To be done: Every entry needs to be printed exactly, please.

Record list:
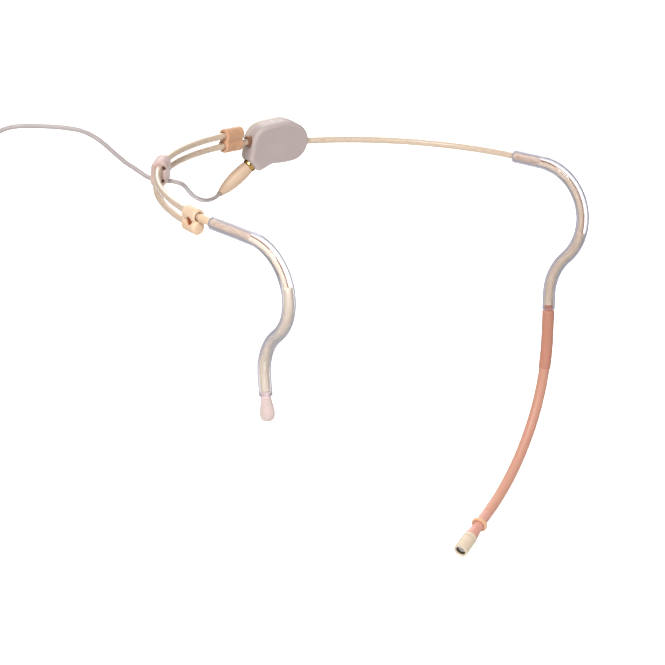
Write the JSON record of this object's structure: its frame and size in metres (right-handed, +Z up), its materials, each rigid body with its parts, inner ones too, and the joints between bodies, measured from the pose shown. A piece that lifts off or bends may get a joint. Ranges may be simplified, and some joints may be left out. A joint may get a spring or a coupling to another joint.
{
  "type": "headset microphone",
  "caption": "Head-worn microphone: sliding two-rod neckband, clear soft ear hooks, swivel boom with drip ring and capsule, plug-in lead held by a soft clip.",
  "frame": {"origin": "middle of the neckband's circle, which is the middle of the wearer's head between the ears", "axes": "+Z up as worn, -Y the way the wearer faces, +X the wearer's left, the boom's side"},
  "size_m": [0.152, 0.1444, 0.1284],
  "materials": {
    "rod": "satin",
    "free_slider": "satin",
    "mic_slider": "satin",
    "screw": "satin",
    "housing": "matte",
    "board": "gloss",
    "brass": "satin",
    "collar": "matte",
    "gold": "polished",
    "clear_sleeve": "gloss",
    "spring_wire": "satin",
    "core": "matte",
    "soft_clip": "matte",
    "lead": "matte",
    "black_plastic": "matte",
    "tip": "matte",
    "boom": "satin",
    "capsule": "satin",
    "element": "satin",
    "gasket": "matte",
    "ring": "satin",
    "plug": "satin"
  },
  "bodies": {
    "mic_side": {"lower_band_rod": "rod", "free_slider_block": "free_slider", "slider_screw": "screw", "housing_inner_shell": "housing", "housing_outer_shell": "housing", "circuit_board": "board", "rod_anchor": "brass", "rod_collar": "collar", "plug_socket": "housing", "socket_contact": "gold", "mic_side_rod": "rod", "mic_hook_sleeve": "clear_sleeve", "mic_hook_wire": "spring_wire", "mic_hook_core": "core", "cable_clip": "soft_clip", "cable_run": "lead", "cable_coil": "lead", "cable_tie": "black_plastic", "connector_relief": "black_plastic", "connector_shell": "black_plastic", "jack_sleeve": "gold", "jack_insulators": "black_plastic", "jack_tip": "gold"},
    "free_side": {"upper_band_rod": "rod", "mic_slider_block": "mic_slider", "free_ferrule": "rod", "free_hook_sleeve": "clear_sleeve", "free_hook_wire": "spring_wire", "free_hook_core": "core", "free_tip_cap": "tip"},
    "boom": {"boom_root_pin": "boom", "boom_sleeve": "boom", "boom_tube": "boom", "boom_core": "spring_wire", "boom_collar": "boom", "capsule_base": "capsule", "capsule_element": "element", "capsule_gasket": "gasket", "capsule_mesh": "element"},
    "windscreen_ring": {"drip_ring": "ring"},
    "cap": {"capsule_cap": "capsule"},
    "plug": {"plug_body": "plug", "plug_collar": "gold", "plug_nose": "black_plastic", "plug_pins": "gold", "plug_relief": "plug", "cable_lead": "lead"},
    "nut": {"connector_nut": "black_plastic"}
  },
  "joints": [
    {"name": "band_adjust", "type": "hinge", "parent": "mic_side", "child": "free_side", "pos_m": [0, 0, 0], "axis": [0, -0.0872, 0.9962], "range_deg": [0, 20]},
    {"name": "boom_swivel", "type": "hinge", "parent": "mic_side", "child": "boom", "pos_m": [0.06687, -0.00776, -0.04652], "axis": [0.0584, 0.008, 0.9983], "range_deg": [-30, 80]},
    {"name": "ring_slide", "type": "slide", "parent": "boom", "child": "windscreen_ring", "axis": [-0.9016, -0.1161, -0.4167], "range_m": [-0.004, 0]},
    {"name": "cap_pull", "type": "slide", "parent": "boom", "child": "cap", "axis": [-0.9016, -0.1161, -0.4167], "range_m": [0, 0.008]},
    {"name": "plug_pull", "type": "slide", "parent": "mic_side", "child": "plug", "axis": [-0.7152, 0.3295, -0.6164], "range_m": [0, 0.006], "deforming": ["cable_lead"]},
    {"name": "nut_turn", "type": "hinge", "parent": "mic_side", "child": "nut", "pos_m": [-0.06517, 0.10094, -0.0404], "axis": [0, 0, 1], "continuous": true}
  ]
}
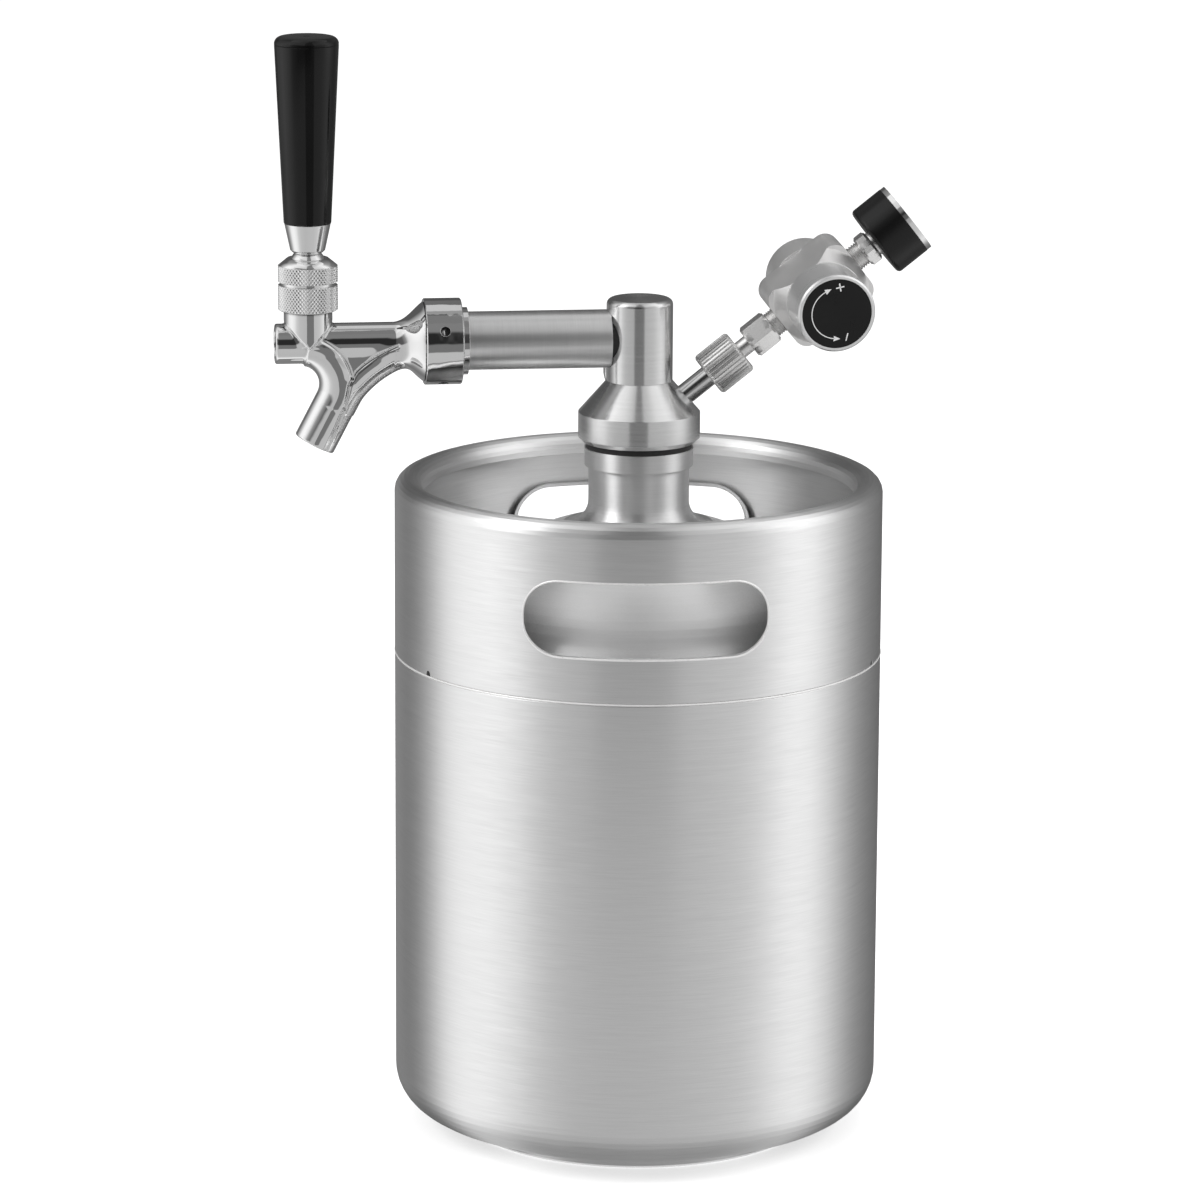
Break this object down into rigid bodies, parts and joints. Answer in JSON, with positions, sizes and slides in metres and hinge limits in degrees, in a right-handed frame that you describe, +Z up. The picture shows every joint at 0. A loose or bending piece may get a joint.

Complete answer:
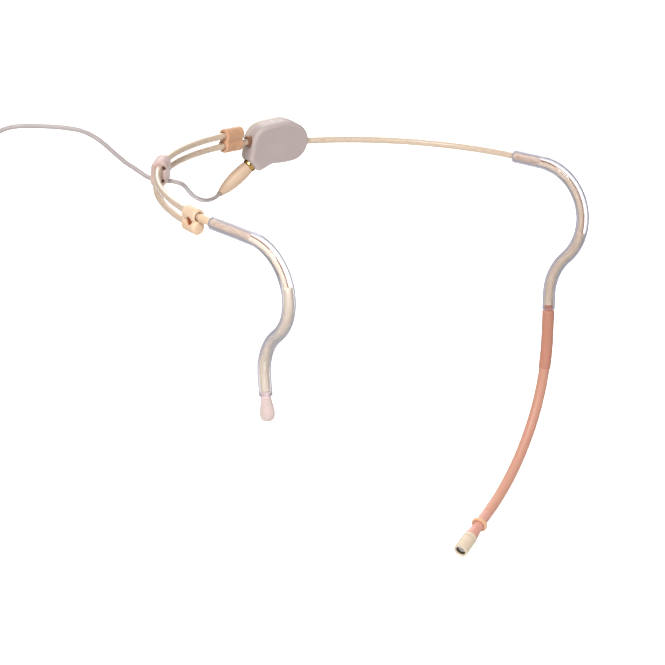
Write the JSON record of this object's structure: its frame and size in metres (right-handed, +Z up), its materials, each rigid body with its parts, inner ones too, and the joints between bodies, measured from the pose shown. A piece that lifts off or bends may get a joint. Ranges may be simplified, and some joints may be left out. A joint may get a spring or a coupling to another joint.
{
  "type": "headset microphone",
  "caption": "Head-worn microphone: sliding two-rod neckband, clear soft ear hooks, swivel boom with drip ring and capsule, plug-in lead held by a soft clip.",
  "frame": {"origin": "middle of the neckband's circle, which is the middle of the wearer's head between the ears", "axes": "+Z up as worn, -Y the way the wearer faces, +X the wearer's left, the boom's side"},
  "size_m": [0.152, 0.1444, 0.1284],
  "materials": {
    "rod": "satin",
    "free_slider": "satin",
    "mic_slider": "satin",
    "screw": "satin",
    "housing": "matte",
    "board": "gloss",
    "brass": "satin",
    "collar": "matte",
    "gold": "polished",
    "clear_sleeve": "gloss",
    "spring_wire": "satin",
    "core": "matte",
    "soft_clip": "matte",
    "lead": "matte",
    "black_plastic": "matte",
    "tip": "matte",
    "boom": "satin",
    "capsule": "satin",
    "element": "satin",
    "gasket": "matte",
    "ring": "satin",
    "plug": "satin"
  },
  "bodies": {
    "mic_side": {"lower_band_rod": "rod", "free_slider_block": "free_slider", "slider_screw": "screw", "housing_inner_shell": "housing", "housing_outer_shell": "housing", "circuit_board": "board", "rod_anchor": "brass", "rod_collar": "collar", "plug_socket": "housing", "socket_contact": "gold", "mic_side_rod": "rod", "mic_hook_sleeve": "clear_sleeve", "mic_hook_wire": "spring_wire", "mic_hook_core": "core", "cable_clip": "soft_clip", "cable_run": "lead", "cable_coil": "lead", "cable_tie": "black_plastic", "connector_relief": "black_plastic", "connector_shell": "black_plastic", "jack_sleeve": "gold", "jack_insulators": "black_plastic", "jack_tip": "gold"},
    "free_side": {"upper_band_rod": "rod", "mic_slider_block": "mic_slider", "free_ferrule": "rod", "free_hook_sleeve": "clear_sleeve", "free_hook_wire": "spring_wire", "free_hook_core": "core", "free_tip_cap": "tip"},
    "boom": {"boom_root_pin": "boom", "boom_sleeve": "boom", "boom_tube": "boom", "boom_core": "spring_wire", "boom_collar": "boom", "capsule_base": "capsule", "capsule_element": "element", "capsule_gasket": "gasket", "capsule_mesh": "element"},
    "windscreen_ring": {"drip_ring": "ring"},
    "cap": {"capsule_cap": "capsule"},
    "plug": {"plug_body": "plug", "plug_collar": "gold", "plug_nose": "black_plastic", "plug_pins": "gold", "plug_relief": "plug", "cable_lead": "lead"},
    "nut": {"connector_nut": "black_plastic"}
  },
  "joints": [
    {"name": "band_adjust", "type": "hinge", "parent": "mic_side", "child": "free_side", "pos_m": [0, 0, 0], "axis": [0, -0.0872, 0.9962], "range_deg": [0, 20]},
    {"name": "boom_swivel", "type": "hinge", "parent": "mic_side", "child": "boom", "pos_m": [0.06687, -0.00776, -0.04652], "axis": [0.0584, 0.008, 0.9983], "range_deg": [-30, 80]},
    {"name": "ring_slide", "type": "slide", "parent": "boom", "child": "windscreen_ring", "axis": [-0.9016, -0.1161, -0.4167], "range_m": [-0.004, 0]},
    {"name": "cap_pull", "type": "slide", "parent": "boom", "child": "cap", "axis": [-0.9016, -0.1161, -0.4167], "range_m": [0, 0.008]},
    {"name": "plug_pull", "type": "slide", "parent": "mic_side", "child": "plug", "axis": [-0.7152, 0.3295, -0.6164], "range_m": [0, 0.006], "deforming": ["cable_lead"]},
    {"name": "nut_turn", "type": "hinge", "parent": "mic_side", "child": "nut", "pos_m": [-0.06517, 0.10094, -0.0404], "axis": [0, 0, 1], "continuous": true}
  ]
}
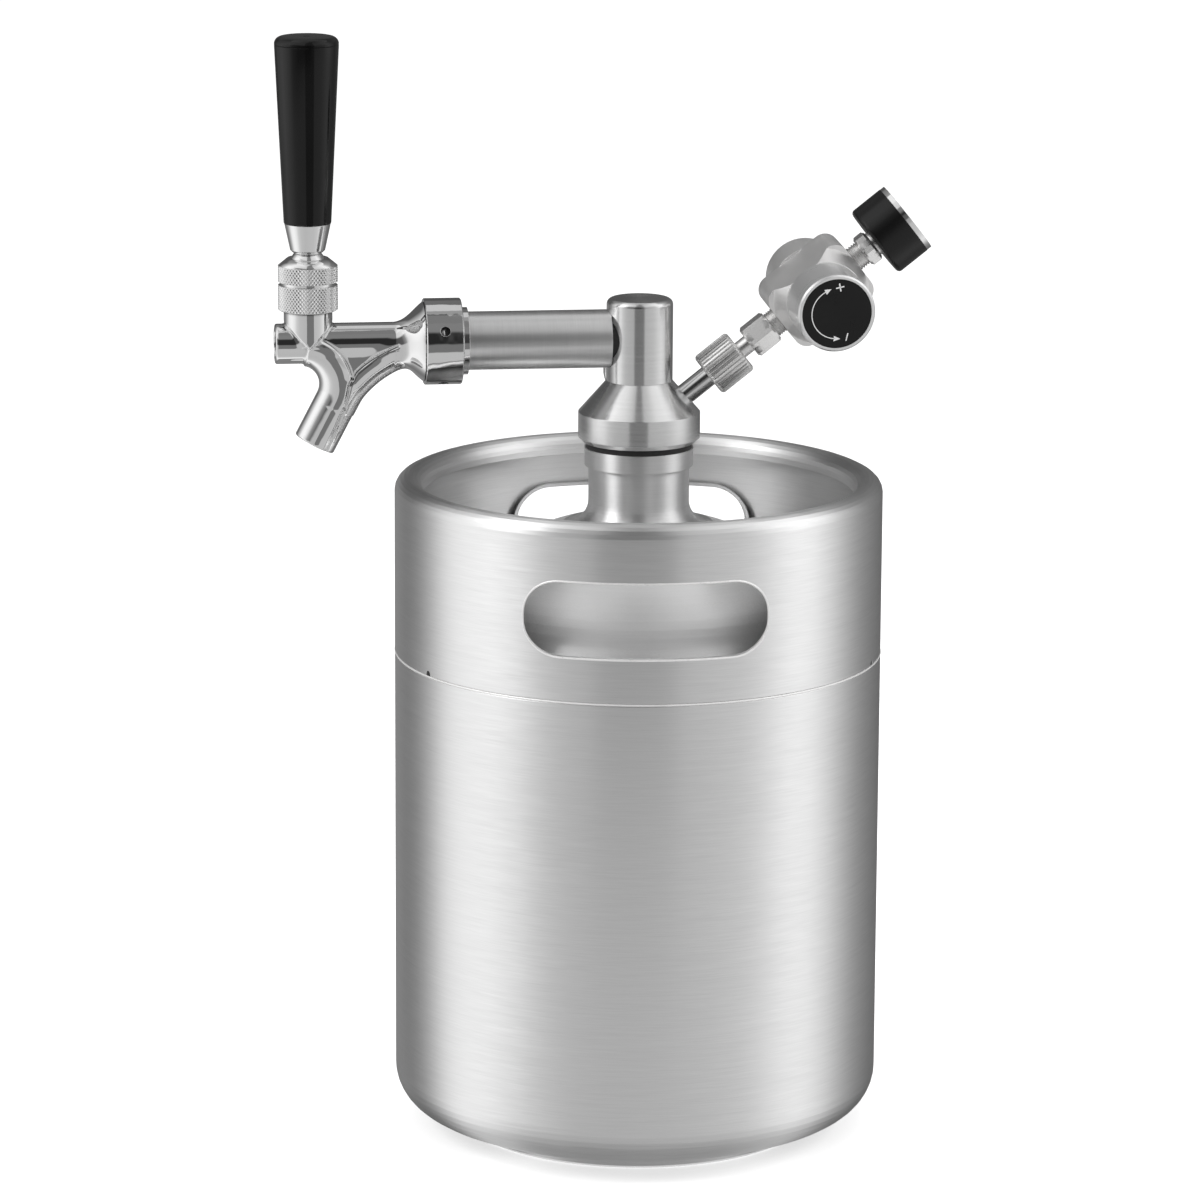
Break this object down into rigid bodies, parts and joints. Answer in JSON, with positions, sizes and slides in metres and hinge limits in degrees, in a right-handed frame that you describe, +Z up. The picture shows every joint at 0. A loose or bending piece may get a joint.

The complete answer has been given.